» Written instruction
Write out only the span of lines that begins at the line with "Continue the three.js" and ends at the line with "addPiece(parent, 'drawer_box_front', front, 'birch');". Keep both end lines, word for word.
——
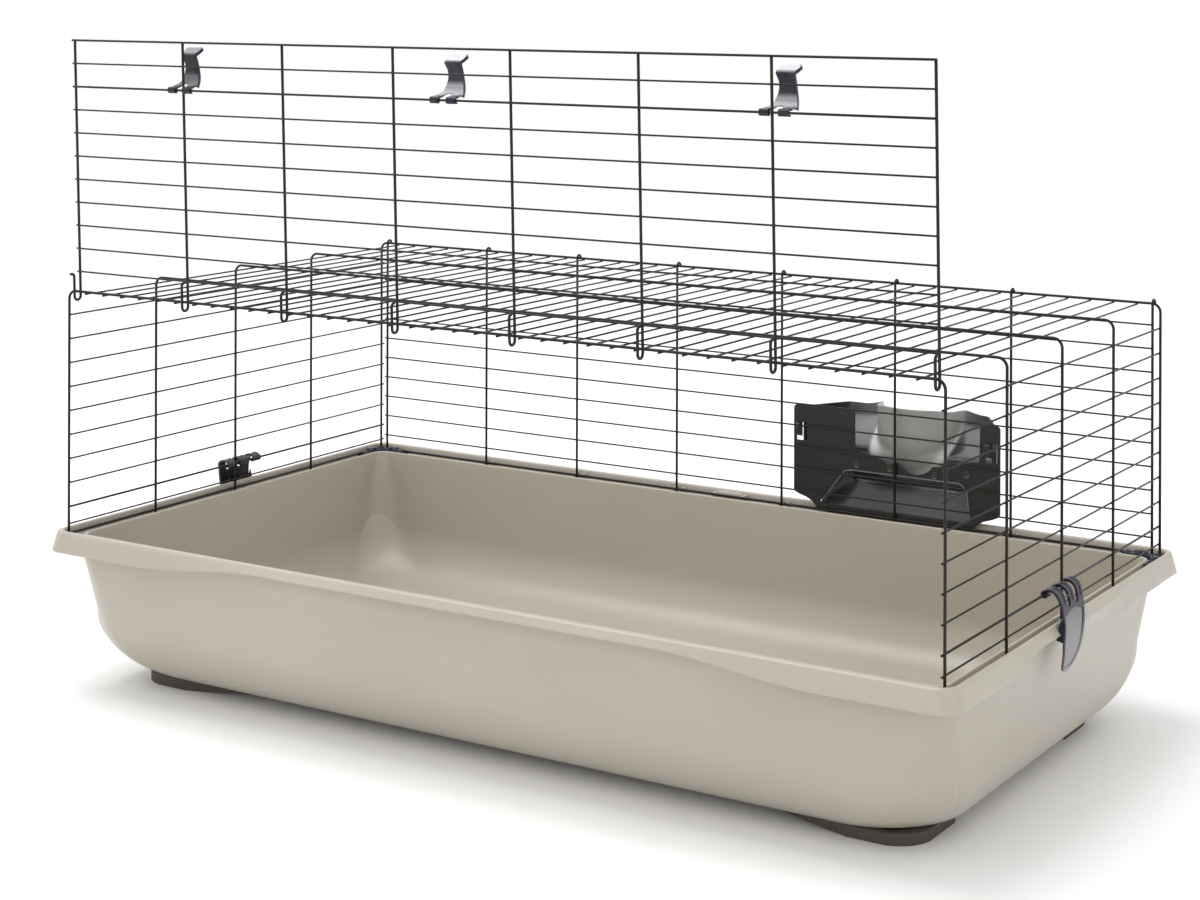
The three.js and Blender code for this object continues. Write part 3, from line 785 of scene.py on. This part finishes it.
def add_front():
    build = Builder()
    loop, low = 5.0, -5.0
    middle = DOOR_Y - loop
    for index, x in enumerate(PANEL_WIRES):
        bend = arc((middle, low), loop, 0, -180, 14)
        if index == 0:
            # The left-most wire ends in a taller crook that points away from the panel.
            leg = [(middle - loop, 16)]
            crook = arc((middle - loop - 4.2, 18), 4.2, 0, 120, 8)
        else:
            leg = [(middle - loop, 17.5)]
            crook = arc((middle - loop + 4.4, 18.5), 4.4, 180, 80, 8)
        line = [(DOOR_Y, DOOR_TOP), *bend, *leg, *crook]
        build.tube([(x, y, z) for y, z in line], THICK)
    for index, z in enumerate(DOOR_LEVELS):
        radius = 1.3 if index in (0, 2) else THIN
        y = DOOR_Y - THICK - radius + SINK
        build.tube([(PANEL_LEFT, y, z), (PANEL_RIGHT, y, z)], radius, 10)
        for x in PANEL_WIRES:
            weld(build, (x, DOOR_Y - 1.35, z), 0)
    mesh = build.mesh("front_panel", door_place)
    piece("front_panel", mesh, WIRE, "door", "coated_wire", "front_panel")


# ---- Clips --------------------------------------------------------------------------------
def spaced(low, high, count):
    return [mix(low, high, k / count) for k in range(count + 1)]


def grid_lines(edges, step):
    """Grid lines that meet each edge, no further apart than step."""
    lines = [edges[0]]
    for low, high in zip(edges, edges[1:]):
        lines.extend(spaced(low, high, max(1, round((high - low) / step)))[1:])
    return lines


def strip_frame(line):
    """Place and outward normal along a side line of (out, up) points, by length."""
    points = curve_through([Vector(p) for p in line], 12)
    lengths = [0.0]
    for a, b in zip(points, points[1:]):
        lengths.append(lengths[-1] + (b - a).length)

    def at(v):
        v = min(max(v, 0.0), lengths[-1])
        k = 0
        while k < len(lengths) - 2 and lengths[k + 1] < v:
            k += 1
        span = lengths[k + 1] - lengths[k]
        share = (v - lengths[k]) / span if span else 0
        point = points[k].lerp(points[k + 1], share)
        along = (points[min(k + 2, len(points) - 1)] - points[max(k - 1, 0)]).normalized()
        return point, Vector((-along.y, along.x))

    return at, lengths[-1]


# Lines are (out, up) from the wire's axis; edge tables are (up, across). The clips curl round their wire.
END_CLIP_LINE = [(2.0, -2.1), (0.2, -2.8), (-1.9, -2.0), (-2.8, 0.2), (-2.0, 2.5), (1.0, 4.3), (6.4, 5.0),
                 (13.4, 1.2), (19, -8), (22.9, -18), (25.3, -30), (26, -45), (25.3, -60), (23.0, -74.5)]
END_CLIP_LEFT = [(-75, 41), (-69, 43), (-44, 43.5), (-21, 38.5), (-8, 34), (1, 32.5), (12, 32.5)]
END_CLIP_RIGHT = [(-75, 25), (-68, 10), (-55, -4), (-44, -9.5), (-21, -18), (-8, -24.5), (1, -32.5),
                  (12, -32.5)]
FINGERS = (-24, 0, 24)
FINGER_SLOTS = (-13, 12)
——
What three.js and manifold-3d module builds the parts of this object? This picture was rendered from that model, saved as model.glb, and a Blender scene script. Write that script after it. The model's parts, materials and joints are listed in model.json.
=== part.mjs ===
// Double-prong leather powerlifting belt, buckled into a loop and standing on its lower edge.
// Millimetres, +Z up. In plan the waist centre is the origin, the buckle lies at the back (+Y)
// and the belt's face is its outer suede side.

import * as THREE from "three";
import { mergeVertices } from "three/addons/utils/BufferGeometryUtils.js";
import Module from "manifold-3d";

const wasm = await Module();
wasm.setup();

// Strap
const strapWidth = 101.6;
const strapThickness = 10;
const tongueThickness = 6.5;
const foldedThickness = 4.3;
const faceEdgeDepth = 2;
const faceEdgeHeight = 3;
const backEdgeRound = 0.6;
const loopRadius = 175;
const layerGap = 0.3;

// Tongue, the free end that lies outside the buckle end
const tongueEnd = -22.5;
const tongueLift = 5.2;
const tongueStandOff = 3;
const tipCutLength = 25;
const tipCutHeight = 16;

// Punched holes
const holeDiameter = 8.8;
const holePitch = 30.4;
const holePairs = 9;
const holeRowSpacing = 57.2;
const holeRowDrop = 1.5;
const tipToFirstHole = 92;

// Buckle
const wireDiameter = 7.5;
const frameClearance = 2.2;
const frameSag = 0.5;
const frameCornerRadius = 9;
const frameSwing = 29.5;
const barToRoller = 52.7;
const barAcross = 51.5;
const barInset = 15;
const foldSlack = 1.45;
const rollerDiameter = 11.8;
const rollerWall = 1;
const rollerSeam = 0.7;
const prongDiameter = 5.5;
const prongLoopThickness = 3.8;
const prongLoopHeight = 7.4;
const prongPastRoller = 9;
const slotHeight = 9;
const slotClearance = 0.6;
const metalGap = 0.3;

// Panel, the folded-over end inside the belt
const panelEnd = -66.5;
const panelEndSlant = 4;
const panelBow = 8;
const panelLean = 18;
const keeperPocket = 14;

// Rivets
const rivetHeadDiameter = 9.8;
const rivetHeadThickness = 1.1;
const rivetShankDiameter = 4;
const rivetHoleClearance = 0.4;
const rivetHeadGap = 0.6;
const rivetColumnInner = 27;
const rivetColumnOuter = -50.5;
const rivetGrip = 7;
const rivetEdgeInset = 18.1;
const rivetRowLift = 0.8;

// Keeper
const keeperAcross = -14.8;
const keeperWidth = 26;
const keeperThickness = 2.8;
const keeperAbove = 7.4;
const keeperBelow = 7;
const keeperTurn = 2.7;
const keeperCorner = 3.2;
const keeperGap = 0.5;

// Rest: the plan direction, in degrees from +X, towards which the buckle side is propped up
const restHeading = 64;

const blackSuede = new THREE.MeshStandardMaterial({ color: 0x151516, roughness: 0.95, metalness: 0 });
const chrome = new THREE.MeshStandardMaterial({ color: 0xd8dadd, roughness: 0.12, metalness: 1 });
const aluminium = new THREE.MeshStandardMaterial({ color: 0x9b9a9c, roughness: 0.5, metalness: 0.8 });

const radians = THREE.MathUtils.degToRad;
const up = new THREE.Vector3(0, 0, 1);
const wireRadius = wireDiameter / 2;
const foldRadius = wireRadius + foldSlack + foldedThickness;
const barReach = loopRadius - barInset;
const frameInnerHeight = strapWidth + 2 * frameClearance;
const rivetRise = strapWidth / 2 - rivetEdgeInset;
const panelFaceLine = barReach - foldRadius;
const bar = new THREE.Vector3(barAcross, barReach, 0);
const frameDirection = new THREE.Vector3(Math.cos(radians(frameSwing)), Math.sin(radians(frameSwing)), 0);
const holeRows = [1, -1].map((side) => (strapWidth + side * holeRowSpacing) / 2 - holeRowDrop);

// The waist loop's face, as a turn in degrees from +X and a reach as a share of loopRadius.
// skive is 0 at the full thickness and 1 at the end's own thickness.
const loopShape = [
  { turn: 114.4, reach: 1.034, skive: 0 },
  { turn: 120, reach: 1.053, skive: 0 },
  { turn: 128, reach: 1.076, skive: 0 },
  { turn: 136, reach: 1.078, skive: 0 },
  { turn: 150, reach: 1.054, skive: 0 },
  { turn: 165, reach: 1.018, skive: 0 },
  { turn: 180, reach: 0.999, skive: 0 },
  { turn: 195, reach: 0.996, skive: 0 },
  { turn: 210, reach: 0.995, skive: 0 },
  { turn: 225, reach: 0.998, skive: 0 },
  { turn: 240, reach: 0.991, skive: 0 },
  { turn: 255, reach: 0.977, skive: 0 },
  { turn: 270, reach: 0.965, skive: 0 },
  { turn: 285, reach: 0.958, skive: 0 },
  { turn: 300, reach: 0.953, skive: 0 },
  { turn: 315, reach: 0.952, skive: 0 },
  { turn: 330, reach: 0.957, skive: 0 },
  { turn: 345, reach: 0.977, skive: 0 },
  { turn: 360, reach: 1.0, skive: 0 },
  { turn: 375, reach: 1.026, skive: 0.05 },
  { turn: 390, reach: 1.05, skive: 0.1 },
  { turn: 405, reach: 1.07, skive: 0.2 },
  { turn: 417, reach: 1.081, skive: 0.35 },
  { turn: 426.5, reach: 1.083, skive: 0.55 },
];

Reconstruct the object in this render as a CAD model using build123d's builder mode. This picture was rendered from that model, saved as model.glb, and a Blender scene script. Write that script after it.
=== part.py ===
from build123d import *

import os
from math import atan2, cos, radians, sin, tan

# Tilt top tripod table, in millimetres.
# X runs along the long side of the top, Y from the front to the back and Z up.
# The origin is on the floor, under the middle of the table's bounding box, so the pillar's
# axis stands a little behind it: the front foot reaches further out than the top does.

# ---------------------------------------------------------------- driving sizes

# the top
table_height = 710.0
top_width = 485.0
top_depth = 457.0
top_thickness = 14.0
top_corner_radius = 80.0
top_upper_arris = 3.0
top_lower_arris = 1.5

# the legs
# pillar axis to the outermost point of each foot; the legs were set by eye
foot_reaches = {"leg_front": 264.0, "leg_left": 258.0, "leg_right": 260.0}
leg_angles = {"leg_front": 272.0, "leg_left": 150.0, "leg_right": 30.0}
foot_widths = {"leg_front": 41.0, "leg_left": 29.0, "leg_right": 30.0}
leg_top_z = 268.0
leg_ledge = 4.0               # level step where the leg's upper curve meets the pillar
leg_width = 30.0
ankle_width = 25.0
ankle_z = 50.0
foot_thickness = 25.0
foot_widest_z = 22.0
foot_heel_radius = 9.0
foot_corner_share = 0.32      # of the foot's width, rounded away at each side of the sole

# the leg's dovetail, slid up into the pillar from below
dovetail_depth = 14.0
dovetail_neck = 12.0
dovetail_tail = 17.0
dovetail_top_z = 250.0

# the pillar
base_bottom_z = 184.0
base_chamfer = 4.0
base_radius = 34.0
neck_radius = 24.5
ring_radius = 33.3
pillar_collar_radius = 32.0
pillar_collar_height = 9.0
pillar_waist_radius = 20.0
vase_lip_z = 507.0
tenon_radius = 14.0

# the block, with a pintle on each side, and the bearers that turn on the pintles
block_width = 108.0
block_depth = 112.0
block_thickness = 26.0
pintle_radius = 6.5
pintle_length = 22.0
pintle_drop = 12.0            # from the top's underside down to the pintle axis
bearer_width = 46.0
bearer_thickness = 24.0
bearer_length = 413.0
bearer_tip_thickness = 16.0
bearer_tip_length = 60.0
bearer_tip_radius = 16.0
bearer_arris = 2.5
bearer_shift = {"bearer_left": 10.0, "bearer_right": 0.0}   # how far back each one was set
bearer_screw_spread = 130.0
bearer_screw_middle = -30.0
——
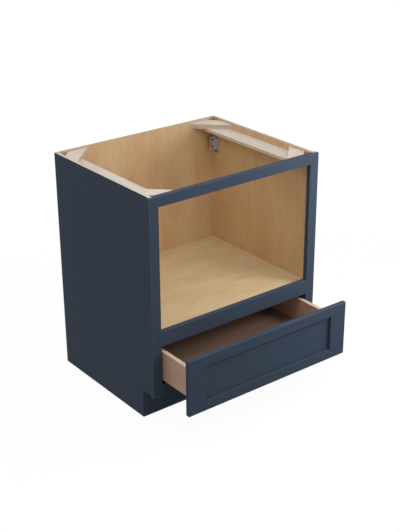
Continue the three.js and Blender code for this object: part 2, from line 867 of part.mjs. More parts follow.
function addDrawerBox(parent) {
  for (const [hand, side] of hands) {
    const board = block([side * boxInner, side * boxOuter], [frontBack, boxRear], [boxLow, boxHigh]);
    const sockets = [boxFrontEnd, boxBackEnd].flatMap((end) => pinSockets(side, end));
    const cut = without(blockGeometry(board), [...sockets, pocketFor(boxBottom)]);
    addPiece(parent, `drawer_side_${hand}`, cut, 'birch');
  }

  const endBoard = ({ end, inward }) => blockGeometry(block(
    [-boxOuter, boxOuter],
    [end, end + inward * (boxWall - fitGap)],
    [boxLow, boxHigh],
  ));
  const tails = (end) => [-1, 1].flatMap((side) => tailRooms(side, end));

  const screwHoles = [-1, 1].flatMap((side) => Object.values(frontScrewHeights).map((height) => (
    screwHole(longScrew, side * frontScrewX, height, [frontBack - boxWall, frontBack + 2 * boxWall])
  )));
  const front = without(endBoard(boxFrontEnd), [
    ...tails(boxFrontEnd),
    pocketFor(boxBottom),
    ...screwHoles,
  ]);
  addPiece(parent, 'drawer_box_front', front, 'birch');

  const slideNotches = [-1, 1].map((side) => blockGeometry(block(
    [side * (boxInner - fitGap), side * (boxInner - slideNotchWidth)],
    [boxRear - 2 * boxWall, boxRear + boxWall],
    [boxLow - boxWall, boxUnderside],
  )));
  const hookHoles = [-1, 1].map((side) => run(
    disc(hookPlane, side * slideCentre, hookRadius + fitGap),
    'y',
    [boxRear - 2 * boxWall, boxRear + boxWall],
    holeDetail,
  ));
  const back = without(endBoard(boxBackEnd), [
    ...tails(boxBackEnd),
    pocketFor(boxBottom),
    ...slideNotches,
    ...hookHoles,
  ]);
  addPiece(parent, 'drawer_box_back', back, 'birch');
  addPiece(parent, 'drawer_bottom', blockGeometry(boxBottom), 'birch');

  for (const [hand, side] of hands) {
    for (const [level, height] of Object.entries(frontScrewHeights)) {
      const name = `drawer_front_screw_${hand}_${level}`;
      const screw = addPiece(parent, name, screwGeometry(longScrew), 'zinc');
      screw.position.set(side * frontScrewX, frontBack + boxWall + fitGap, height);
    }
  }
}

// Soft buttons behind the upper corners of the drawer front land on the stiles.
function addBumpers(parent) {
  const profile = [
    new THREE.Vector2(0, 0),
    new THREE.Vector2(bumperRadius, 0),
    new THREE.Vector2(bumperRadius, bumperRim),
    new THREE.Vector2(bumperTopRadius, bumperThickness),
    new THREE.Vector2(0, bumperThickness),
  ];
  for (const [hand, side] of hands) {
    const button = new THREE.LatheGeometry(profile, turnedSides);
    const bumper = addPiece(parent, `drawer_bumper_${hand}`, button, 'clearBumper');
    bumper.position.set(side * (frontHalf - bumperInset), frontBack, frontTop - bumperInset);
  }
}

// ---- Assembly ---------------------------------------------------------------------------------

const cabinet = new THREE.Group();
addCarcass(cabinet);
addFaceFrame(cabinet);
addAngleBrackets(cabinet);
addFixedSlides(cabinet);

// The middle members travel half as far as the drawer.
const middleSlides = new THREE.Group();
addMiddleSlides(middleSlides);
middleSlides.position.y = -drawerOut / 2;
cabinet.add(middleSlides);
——
» Solved exercise
Continue the three.js and Blender code for this object: part 2, from line 867 of part.mjs. More parts follow.
function addDrawerBox(parent) {
  for (const [hand, side] of hands) {
    const board = block([side * boxInner, side * boxOuter], [frontBack, boxRear], [boxLow, boxHigh]);
    const sockets = [boxFrontEnd, boxBackEnd].flatMap((end) => pinSockets(side, end));
    const cut = without(blockGeometry(board), [...sockets, pocketFor(boxBottom)]);
    addPiece(parent, `drawer_side_${hand}`, cut, 'birch');
  }

  const endBoard = ({ end, inward }) => blockGeometry(block(
    [-boxOuter, boxOuter],
    [end, end + inward * (boxWall - fitGap)],
    [boxLow, boxHigh],
  ));
  const tails = (end) => [-1, 1].flatMap((side) => tailRooms(side, end));

  const screwHoles = [-1, 1].flatMap((side) => Object.values(frontScrewHeights).map((height) => (
    screwHole(longScrew, side * frontScrewX, height, [frontBack - boxWall, frontBack + 2 * boxWall])
  )));
  const front = without(endBoard(boxFrontEnd), [
    ...tails(boxFrontEnd),
    pocketFor(boxBottom),
    ...screwHoles,
  ]);
  addPiece(parent, 'drawer_box_front', front, 'birch');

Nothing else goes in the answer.